►
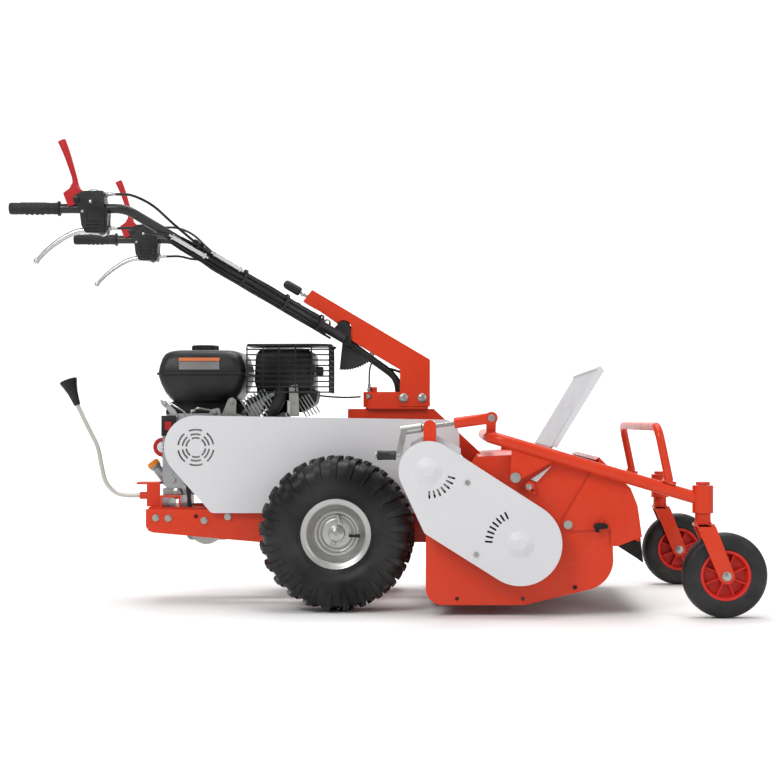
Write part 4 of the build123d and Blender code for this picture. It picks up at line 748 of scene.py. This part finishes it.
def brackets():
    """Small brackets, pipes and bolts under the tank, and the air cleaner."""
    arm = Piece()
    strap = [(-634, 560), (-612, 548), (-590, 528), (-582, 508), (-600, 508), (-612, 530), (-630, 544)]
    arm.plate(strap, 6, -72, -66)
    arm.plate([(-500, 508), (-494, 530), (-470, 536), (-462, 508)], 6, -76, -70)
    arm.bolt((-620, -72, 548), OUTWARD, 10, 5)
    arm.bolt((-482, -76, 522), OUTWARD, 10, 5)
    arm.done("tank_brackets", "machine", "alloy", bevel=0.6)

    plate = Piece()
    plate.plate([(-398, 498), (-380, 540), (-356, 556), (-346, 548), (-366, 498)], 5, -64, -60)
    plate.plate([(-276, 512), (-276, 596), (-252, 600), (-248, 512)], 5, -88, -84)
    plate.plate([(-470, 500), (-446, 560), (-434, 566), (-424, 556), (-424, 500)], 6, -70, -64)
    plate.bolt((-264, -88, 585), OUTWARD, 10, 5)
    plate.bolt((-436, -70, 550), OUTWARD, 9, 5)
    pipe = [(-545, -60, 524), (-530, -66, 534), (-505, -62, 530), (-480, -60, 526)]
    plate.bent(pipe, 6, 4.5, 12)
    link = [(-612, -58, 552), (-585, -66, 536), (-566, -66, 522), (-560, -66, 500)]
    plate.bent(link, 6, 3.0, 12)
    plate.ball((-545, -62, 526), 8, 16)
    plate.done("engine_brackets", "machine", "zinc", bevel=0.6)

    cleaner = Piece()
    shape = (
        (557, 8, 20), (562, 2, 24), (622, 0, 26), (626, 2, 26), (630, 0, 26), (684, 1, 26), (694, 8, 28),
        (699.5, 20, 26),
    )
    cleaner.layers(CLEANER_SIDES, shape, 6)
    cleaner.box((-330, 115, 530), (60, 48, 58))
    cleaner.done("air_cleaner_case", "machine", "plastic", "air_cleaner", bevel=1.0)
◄
DIRECTIVE: Quote the data above in full, changing nothing.

SOLVED PROBLEM:
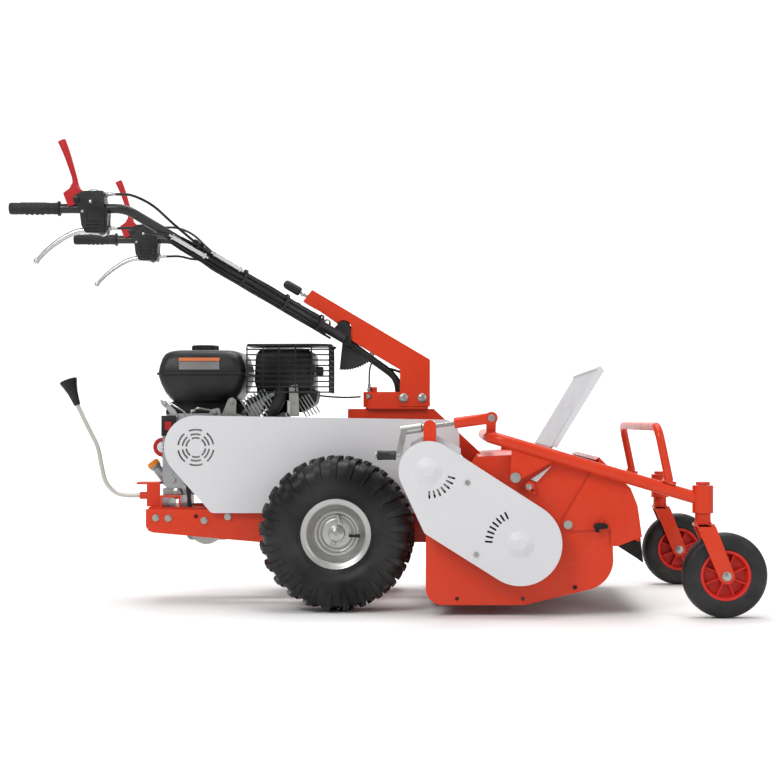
Write part 4 of the build123d and Blender code for this picture. It picks up at line 748 of scene.py. This part finishes it.
def brackets():
    """Small brackets, pipes and bolts under the tank, and the air cleaner."""
    arm = Piece()
    strap = [(-634, 560), (-612, 548), (-590, 528), (-582, 508), (-600, 508), (-612, 530), (-630, 544)]
    arm.plate(strap, 6, -72, -66)
    arm.plate([(-500, 508), (-494, 530), (-470, 536), (-462, 508)], 6, -76, -70)
    arm.bolt((-620, -72, 548), OUTWARD, 10, 5)
    arm.bolt((-482, -76, 522), OUTWARD, 10, 5)
    arm.done("tank_brackets", "machine", "alloy", bevel=0.6)

    plate = Piece()
    plate.plate([(-398, 498), (-380, 540), (-356, 556), (-346, 548), (-366, 498)], 5, -64, -60)
    plate.plate([(-276, 512), (-276, 596), (-252, 600), (-248, 512)], 5, -88, -84)
    plate.plate([(-470, 500), (-446, 560), (-434, 566), (-424, 556), (-424, 500)], 6, -70, -64)
    plate.bolt((-264, -88, 585), OUTWARD, 10, 5)
    plate.bolt((-436, -70, 550), OUTWARD, 9, 5)
    pipe = [(-545, -60, 524), (-530, -66, 534), (-505, -62, 530), (-480, -60, 526)]
    plate.bent(pipe, 6, 4.5, 12)
    link = [(-612, -58, 552), (-585, -66, 536), (-566, -66, 522), (-560, -66, 500)]
    plate.bent(link, 6, 3.0, 12)
    plate.ball((-545, -62, 526), 8, 16)
    plate.done("engine_brackets", "machine", "zinc", bevel=0.6)

    cleaner = Piece()
    shape = (
        (557, 8, 20), (562, 2, 24), (622, 0, 26), (626, 2, 26), (630, 0, 26), (684, 1, 26), (694, 8, 28),
        (699.5, 20, 26),
    )
    cleaner.layers(CLEANER_SIDES, shape, 6)
    cleaner.box((-330, 115, 530), (60, 48, 58))
    cleaner.done("air_cleaner_case", "machine", "plastic", "air_cleaner", bevel=1.0)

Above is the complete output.